> [Listed records]:
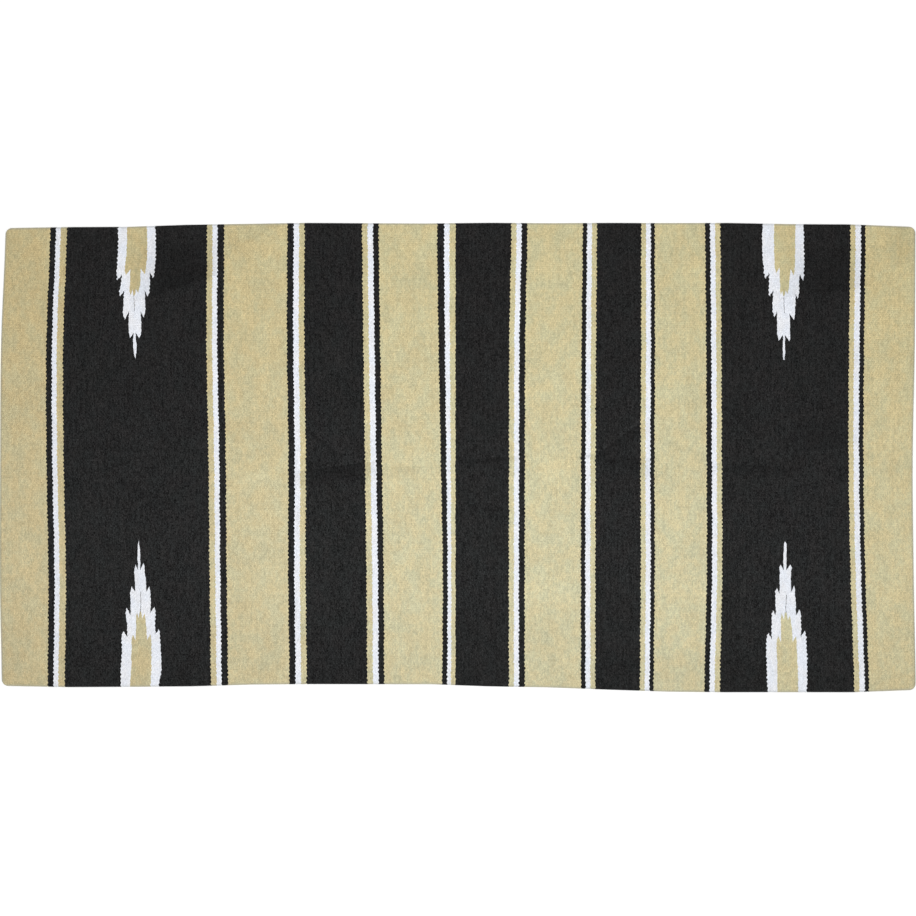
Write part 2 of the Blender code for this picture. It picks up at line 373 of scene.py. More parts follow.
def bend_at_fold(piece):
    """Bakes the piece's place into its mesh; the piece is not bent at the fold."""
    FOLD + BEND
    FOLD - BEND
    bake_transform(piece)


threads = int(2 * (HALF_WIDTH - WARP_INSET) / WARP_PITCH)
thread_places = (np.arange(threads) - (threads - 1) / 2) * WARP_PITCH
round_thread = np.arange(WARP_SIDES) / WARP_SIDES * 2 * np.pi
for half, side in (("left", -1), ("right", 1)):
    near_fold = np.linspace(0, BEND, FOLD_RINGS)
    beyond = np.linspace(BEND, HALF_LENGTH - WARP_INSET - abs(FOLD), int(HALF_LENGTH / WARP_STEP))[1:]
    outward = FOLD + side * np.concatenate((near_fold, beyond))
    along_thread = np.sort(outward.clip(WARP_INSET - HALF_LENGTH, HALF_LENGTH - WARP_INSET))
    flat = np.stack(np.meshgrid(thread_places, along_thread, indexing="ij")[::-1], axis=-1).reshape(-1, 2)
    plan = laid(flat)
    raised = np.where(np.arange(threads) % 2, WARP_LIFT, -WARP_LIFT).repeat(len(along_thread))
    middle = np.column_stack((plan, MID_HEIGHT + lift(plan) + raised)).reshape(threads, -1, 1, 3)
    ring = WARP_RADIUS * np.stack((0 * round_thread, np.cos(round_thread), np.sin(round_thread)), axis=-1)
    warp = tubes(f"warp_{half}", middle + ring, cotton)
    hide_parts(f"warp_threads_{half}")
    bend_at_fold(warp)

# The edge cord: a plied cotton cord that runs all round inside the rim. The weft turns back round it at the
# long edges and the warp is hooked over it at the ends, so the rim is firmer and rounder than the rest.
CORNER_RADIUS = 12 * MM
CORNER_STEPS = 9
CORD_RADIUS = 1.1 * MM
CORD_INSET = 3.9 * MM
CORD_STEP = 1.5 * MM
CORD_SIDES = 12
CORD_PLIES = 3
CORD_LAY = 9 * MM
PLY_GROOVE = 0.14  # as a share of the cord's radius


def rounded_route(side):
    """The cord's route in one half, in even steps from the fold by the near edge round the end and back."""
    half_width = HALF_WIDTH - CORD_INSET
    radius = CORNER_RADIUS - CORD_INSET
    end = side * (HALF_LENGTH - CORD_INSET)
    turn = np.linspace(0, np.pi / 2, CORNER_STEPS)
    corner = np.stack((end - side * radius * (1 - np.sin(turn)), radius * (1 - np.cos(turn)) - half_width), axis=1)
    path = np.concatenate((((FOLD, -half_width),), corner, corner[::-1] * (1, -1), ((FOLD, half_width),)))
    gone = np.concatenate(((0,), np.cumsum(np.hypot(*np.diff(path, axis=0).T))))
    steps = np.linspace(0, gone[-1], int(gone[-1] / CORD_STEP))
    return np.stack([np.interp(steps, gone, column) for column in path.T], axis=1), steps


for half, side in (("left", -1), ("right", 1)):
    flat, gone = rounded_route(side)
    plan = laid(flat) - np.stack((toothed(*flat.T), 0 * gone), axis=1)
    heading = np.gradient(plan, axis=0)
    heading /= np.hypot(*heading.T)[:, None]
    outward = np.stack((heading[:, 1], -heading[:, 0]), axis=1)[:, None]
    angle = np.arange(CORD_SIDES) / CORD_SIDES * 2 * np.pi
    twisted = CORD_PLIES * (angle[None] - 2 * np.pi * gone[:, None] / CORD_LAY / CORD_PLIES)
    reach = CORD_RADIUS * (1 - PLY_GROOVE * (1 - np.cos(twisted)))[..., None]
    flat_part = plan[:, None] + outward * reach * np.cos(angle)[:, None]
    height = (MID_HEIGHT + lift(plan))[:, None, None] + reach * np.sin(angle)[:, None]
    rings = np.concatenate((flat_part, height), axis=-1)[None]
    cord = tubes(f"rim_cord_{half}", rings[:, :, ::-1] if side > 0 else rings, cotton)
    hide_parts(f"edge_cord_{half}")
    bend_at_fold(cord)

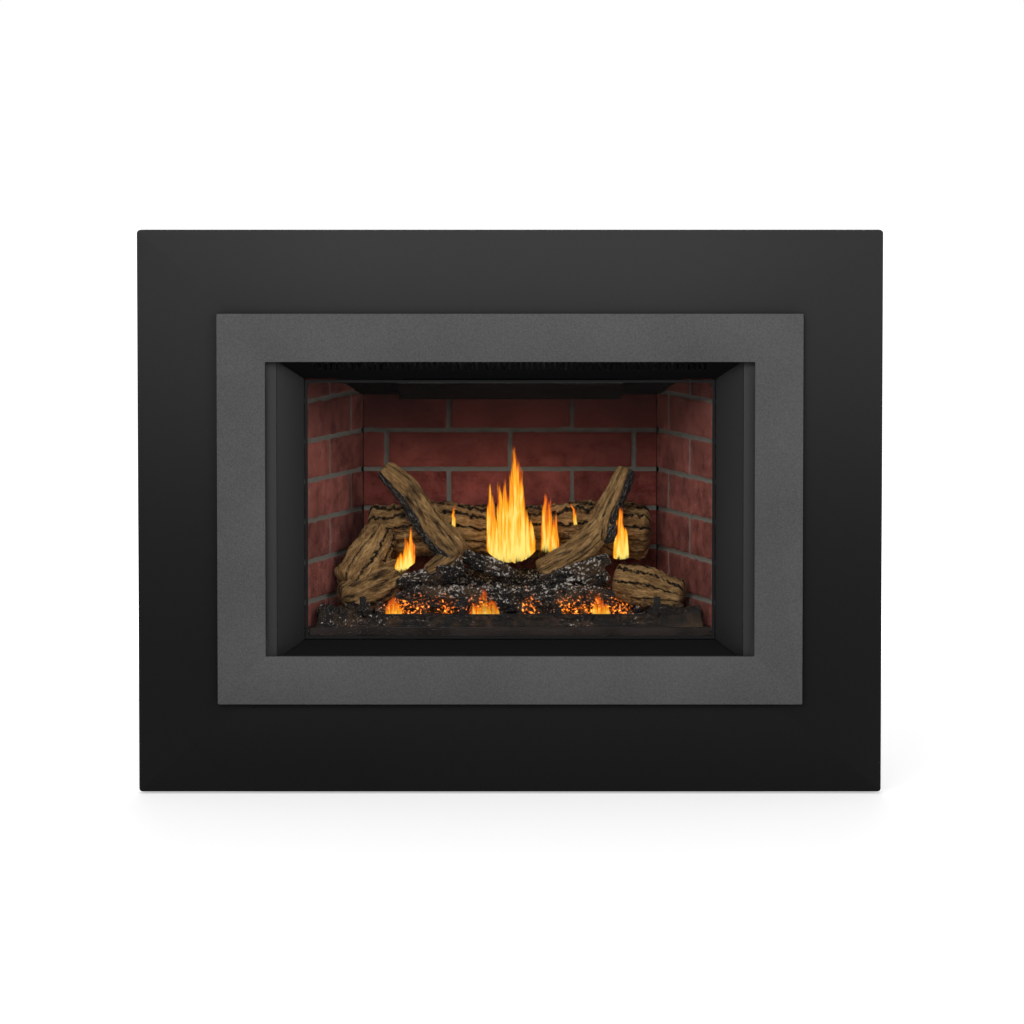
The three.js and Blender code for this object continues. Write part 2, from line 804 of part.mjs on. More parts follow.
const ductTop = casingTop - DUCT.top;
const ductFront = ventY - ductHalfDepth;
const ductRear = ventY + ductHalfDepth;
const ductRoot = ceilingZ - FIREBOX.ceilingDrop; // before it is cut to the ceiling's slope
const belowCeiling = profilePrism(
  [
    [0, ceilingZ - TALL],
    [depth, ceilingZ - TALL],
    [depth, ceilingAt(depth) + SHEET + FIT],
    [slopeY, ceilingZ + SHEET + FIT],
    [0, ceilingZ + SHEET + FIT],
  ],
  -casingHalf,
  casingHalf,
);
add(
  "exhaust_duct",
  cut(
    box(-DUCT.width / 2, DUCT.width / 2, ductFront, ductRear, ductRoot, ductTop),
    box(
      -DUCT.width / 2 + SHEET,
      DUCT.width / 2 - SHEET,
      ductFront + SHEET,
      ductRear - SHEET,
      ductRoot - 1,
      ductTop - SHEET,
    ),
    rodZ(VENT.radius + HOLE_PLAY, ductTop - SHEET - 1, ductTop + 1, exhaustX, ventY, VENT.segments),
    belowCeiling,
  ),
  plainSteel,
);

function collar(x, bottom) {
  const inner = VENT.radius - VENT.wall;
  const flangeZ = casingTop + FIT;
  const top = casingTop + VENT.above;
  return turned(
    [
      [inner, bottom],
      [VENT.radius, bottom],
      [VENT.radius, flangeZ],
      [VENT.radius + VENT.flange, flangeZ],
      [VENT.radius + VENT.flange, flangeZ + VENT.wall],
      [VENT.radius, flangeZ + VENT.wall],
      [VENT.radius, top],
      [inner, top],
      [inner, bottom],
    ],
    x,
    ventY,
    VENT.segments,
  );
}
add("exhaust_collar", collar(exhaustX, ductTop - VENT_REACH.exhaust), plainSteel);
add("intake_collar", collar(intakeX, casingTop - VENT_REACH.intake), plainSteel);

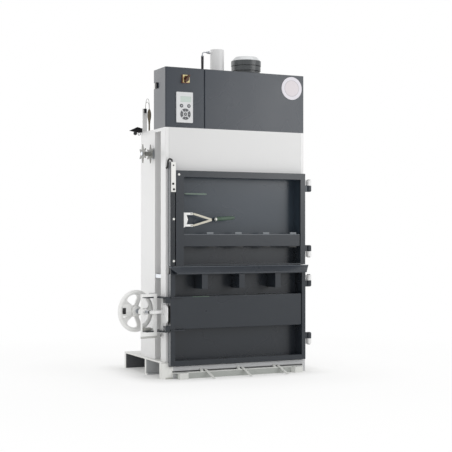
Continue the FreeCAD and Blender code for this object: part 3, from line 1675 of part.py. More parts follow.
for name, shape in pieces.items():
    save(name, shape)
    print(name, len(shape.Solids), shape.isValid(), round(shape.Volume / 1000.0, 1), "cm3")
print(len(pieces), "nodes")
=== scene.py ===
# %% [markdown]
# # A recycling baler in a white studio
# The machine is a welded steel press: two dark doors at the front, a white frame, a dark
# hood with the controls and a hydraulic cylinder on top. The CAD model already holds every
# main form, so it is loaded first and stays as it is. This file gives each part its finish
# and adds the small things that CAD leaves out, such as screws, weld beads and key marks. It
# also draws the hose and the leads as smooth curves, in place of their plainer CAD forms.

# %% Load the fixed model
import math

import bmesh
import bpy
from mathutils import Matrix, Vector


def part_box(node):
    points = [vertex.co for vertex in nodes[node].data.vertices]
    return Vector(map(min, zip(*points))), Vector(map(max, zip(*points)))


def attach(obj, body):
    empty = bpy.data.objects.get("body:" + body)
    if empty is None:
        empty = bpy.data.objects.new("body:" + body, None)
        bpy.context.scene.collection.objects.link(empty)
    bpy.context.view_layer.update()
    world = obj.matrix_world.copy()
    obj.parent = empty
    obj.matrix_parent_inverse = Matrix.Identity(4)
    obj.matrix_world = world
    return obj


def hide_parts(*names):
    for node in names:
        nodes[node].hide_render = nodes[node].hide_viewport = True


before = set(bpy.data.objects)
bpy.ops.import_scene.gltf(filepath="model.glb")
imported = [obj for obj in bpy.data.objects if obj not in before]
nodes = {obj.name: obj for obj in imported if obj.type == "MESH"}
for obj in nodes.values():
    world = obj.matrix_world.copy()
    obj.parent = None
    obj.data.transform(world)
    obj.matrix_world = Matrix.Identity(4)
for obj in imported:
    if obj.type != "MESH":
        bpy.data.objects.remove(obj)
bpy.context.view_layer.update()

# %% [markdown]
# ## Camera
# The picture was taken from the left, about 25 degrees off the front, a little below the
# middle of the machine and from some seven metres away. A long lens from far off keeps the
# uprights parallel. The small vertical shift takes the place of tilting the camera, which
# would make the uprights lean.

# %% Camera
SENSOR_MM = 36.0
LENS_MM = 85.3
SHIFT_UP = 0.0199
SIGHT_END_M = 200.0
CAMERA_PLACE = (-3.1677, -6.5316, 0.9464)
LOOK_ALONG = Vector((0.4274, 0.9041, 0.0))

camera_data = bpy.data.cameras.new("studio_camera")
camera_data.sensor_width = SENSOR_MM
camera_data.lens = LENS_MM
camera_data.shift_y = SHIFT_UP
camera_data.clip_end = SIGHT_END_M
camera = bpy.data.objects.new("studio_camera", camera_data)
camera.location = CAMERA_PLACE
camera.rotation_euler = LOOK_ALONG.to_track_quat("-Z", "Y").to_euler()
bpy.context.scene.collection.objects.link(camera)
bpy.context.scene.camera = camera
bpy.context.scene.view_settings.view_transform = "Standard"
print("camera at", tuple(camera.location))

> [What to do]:
Transcribe the lines above from the one with "obj.parent = empty" through the one with "# would make the uprights lean.". Include both ends and leave out every other line.

> [Solved exercise]:
    obj.parent = empty
    obj.matrix_parent_inverse = Matrix.Identity(4)
    obj.matrix_world = world
    return obj


def hide_parts(*names):
    for node in names:
        nodes[node].hide_render = nodes[node].hide_viewport = True


before = set(bpy.data.objects)
bpy.ops.import_scene.gltf(filepath="model.glb")
imported = [obj for obj in bpy.data.objects if obj not in before]
nodes = {obj.name: obj for obj in imported if obj.type == "MESH"}
for obj in nodes.values():
    world = obj.matrix_world.copy()
    obj.parent = None
    obj.data.transform(world)
    obj.matrix_world = Matrix.Identity(4)
for obj in imported:
    if obj.type != "MESH":
        bpy.data.objects.remove(obj)
bpy.context.view_layer.update()

# %% [markdown]
# ## Camera
# The picture was taken from the left, about 25 degrees off the front, a little below the
# middle of the machine and from some seven metres away. A long lens from far off keeps the
# uprights parallel. The small vertical shift takes the place of tilting the camera, which
# would make the uprights lean.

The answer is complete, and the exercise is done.